By Lynn Herrmann     Jun 25, 2010 in Environment
In attempts to control oil spewing from its ruptured well in the Gulf of Mexico, BP “burn fields” are burning alive endangered sea turtles, further hindering any improvements in the relationship between conservationists and the foreign-based oil giant
Controlled burns in 500-square mile fields are helping BP’s efforts at shielding from the general public the magnitude of its oil debacle in the Gulf and, at the same time, wreaking havoc on marine wildlife, including endangered sea turtles.
More than 425 turtles are known dead in the spill zone since data began being collected on April 30, according to the US government’s National Oceanic and Atmospheric Administration (NOAA).
According to The Guardian, NOAA spokeswoman said: “My understanding is that protocols include looking for wildlife prior to igniting of oil. We take these things very seriously.”
Of the world’s seven sea turtle species, five are found in the Gulf of Mexico: leatherback, green, loggerhead, hawksbill and Kemp’s Ridley. All five of these turtle populations are endangered or threatened, none more so than the the Kemp’s Ridley turtle.
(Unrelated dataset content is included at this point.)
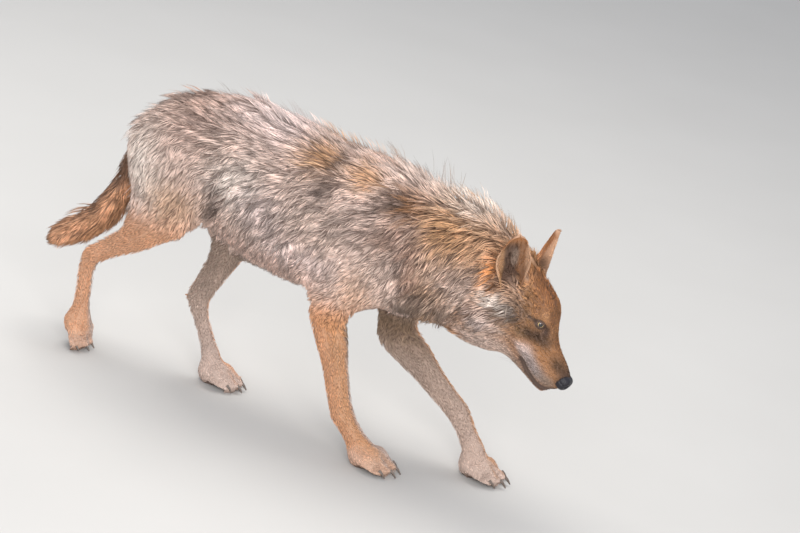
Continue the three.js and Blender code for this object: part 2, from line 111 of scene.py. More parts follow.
def ramp(x, low, high):
    """0 at low, 1 at high, with a smooth start and end. low may be above high."""
    t = np.clip((x - low) / (high - low), 0, 1)
    return t * t * (3 - 2 * t)

# %% Averages over neighbours
class Neighbours:
    """Averages a value over the points that share an edge with each point."""

    def __init__(self, mesh):
        edges = np.empty(len(mesh.edges) * 2, np.int64)
        mesh.edges.foreach_get("vertices", edges)
        a, b = edges.reshape(-1, 2).T
        self.to = np.concatenate([a, b])
        self.of = np.concatenate([b, a])
        self.count = np.bincount(self.to, minlength=len(mesh.vertices)).clip(1)

    def mean(self, value):
        columns = value.reshape(len(self.count), -1).T
        summed = [np.bincount(self.to, c[self.of], len(self.count)) / self.count for c in columns]
        return np.stack(summed, 1).reshape(value.shape)

    def smooth(self, value, times, amount=0.5):
        for _ in range(times):
            value = value + amount * (self.mean(value) - value)
        return value


solid_points = {name: points_of(obj.data) for name, obj in NODES.items()}
print("points in the solids:", sum(len(points) for points in solid_points.values()))

# %% [markdown]
# ## The head's own frame
#
# The head is turned and lowered, so its features are easier to name in a frame that turns with
# it: x runs forward along the muzzle with 0 at the tip of the nose, y to the wolf's left, z to
# the crown.

# %% Head frame
NOSE_TIP = Vector((0.580, -0.0349, 0.284))
HEAD_TURN = (
    Matrix.Rotation(math.radians(-4.4), 4, "Z")
    @ Matrix.Rotation(math.radians(37), 4, "Y")
    @ Matrix.Rotation(math.radians(-3), 4, "X")
)
HEAD_AXES = np.array(HEAD_TURN.to_3x3())


def to_head(points):
    """Row frame in metres to head frame in millimetres."""
    return (points - np.array(NOSE_TIP)) @ HEAD_AXES / MM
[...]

BP now stands accused of hindering rescue efforts of the turtles. In a video posted to You Tube, Mike Ellis, a skipper based out of Venice, Louisiana, states BP is shutting down conservationists attempting to rescue turtles caught in the oil-covered sargassum grass.
“They ran us out of there and then they shut us down, they would not let us go back in there,” said Ellis in the interview with Catherine Craig. Ellis adds the turtles look “chocolate-covered.”
Responding to the sickening news, Carole Allen, Gulf Director of the Sea Turtle Restoration Project, said: "It is criminal and it is cruel and they need to be held accountable. There should not be another lighting of a fire of any kind till people have gone in there and looked for turtles.”
On the project’s website, Ms Allen stated: “The burning of boom and oil when even one sea turtle was seen in the water is a despicable crime.”
On calm days, generally considered optimum weather conditions when on the open water, boats operating in pairs use fireproof booms to corral crude oil that has risen to the surface. The oil is then lit, creating huge flames and plumes of smoke.
Unfortunately, some oil collects along weed lines where sargassum and marine wildlife - including surface fish, crabs, sea slugs, and endangered sea turtles - congregate. The grass and wildlife vanish in the flames and smoke.
As reported earlier by the Los Angeles Times, lines of communication between BP and environmentalists remain closed.
Blair Witherington, a research scientist with the Florida Fish and Wildlife Conservation Commission who has also been a part of the sea turtle rescue efforts, said: “"It reflects the conventional wisdom of oil spills: If they just keep the oil out at sea, the harm will be minimal. And I disagree with that completely."
Since the explosion on April 20 of the Deepwater Horizon rig, 275 of the controlled burns have been conducted, removing more than 10 million gallons of oil from the Gulf’s open waters, resulting in the release of an untold amount of toxins into the air as well.
Under the Endangered Species Act, harming or killing a Kemp’s Ridley carries fines and civil penalties ($500-$25,000) for each violation. Criminal penalties can include prison time and fines from $25,000-$50,000.